Es sind viele Kleinigkeiten, die dafür sorgen, dass der Film immer etwas billiger wirkt, als er war (angeblich standen 100 Millionen US-Dollar zur Verfügung). Dazu zählt u. A. auch, dass Megan Fox als Söldnerin nicht funktioniert. Ihr fehlt die Ausstrahlung und dass ihre Rolle selbst bei blutigen und schweißtreibenden Feuergefechten besser geschminkt ist, als eine Diva auf dem roten Teppich, wirkt auch mehr auf eine ungute Weise amüsant. Überhaupt gibt der Film ihr gar keine Chance, sich im Action-Metier beweisen zu können. Das ist wiederum mehr schade als lustig. Gar nicht komisch ist dagegen, dass eine Figur, die selbst stolz erwähnt, dass sie seit sechs Monaten trocken ist, erst dann wieder das Team effektiv unterstützen kann, wenn der Flachmann aus der Tasche gezogen wird. Dass am Ende dann wieder Milch im Glas ist, ist ein schwacher Trost. Trost benötigen auch Fans asiatischer Kampfkunst. Zwar wird Iko Uwais nicht so verschwendet wie in Mile 22, aber die indonesische Martial Artist wird auch hier wieder mal unter Wert verkauft. Dabei hat er als Schurke genügend Ausdrucksstärke und darf das ein oder andere Mal auch zeigen, was er kann. Doch der Schnitt macht es meistens nicht möglich, seine Kunst richtig genießen zu können. Das gilt auch für (den noch unbekannten aber vielversprechenden) Darren Nop sowie Ong Bak-Legende Tony Jaa, der tatsächlich mehr Screentime hat, als zuvor vermutet wurde.

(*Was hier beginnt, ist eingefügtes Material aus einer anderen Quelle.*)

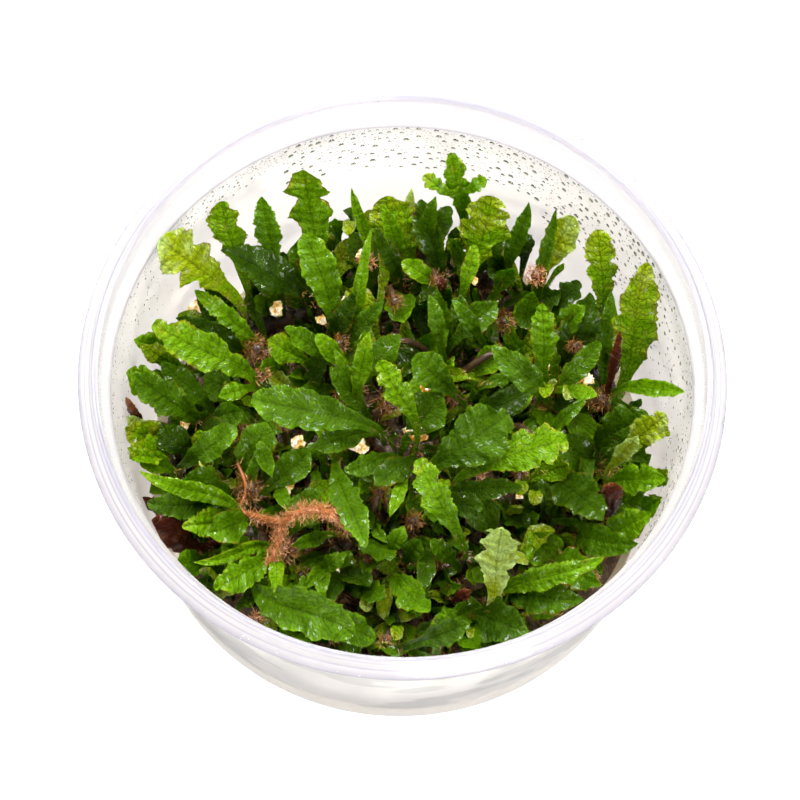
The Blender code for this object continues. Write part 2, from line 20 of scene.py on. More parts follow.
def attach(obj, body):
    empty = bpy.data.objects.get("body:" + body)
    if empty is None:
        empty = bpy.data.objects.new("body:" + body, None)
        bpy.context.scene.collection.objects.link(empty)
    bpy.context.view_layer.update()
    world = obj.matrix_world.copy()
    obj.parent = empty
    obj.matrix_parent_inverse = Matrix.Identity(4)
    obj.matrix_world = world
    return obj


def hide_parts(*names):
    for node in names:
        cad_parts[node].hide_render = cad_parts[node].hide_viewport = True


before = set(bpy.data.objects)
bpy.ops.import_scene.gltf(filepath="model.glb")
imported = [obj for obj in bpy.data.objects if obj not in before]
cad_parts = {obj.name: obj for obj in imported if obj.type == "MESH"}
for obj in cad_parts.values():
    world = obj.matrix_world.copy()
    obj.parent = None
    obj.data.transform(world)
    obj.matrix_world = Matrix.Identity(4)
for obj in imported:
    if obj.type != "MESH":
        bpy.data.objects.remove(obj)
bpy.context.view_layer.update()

Das aber vielleicht größte Fiasko des Sequels ist sein Ende. Die Klimax einer simplen, aber durchaus effektiven Rachegeschichte. Ohne zu Spoilern sei hier nur erwähnt, dass die letzten Minuten wahrscheinlich das menschen- sowie zuschauerverachtenste, dümmste, mutloseste und peinlichste sind, was es dieses Jahr aus Hollywood auf der Leinwand zu sehen geben wird. Als wäre die große Auflösung, wer hinter dem diabolischen Masterplan steckt, schon nicht platt genug gewesen, verwechselt The Expendables 4 am Ende nicht nur einen pointierten Schlussgag mit Menschenverachtung, sondern auch eine gelungene Überraschung mit strunzdummen Fan-Service, der auch noch so kaltschnäuzig und einförmig dargeboten wird, dass es schwerfällt, am Ende nicht den Mittelfinger (oder im asiatischen Raum den kleinen Finger) gen Leinwand zu erheben. Nichts gegen Titel, die die gute alte Zeit zelebrieren und auch nichts gegen Quatsch oder Action-Nonsense, aber The Expendables wird im Verlauf zu so einem (im schlechten Sinne) irrsinnigen Humbug ohne jedwede Form der Eigenwahrnehmung, dass die Frage aufkommt, wie es so weit kommen konnte, wenn doch The Expendables 2 vor fast 12 Jahren quasi schon die perfekte Rezeptur für die Reihe gefunden hatte. Wenn Titel wie The Expendables 4 wirklich zeigen sollen, wie toll das Damals war, sollten wir uns vielleicht endlich mal damit befassen, dass Nostalgie ein wenig so ist, wie sich im Winter in die Hose zu urinieren. Das Ergebnis davon lässt sich so aufteilen. Phase eins: Es hat etwas Befreiendes und es wärmt. Phase 2: Es ist nur noch nass, unangenehm, wird immer kälter und es stinkt. Der vierte Teil der Expendables ist deutlich in der zweiten Phase anzusiedeln.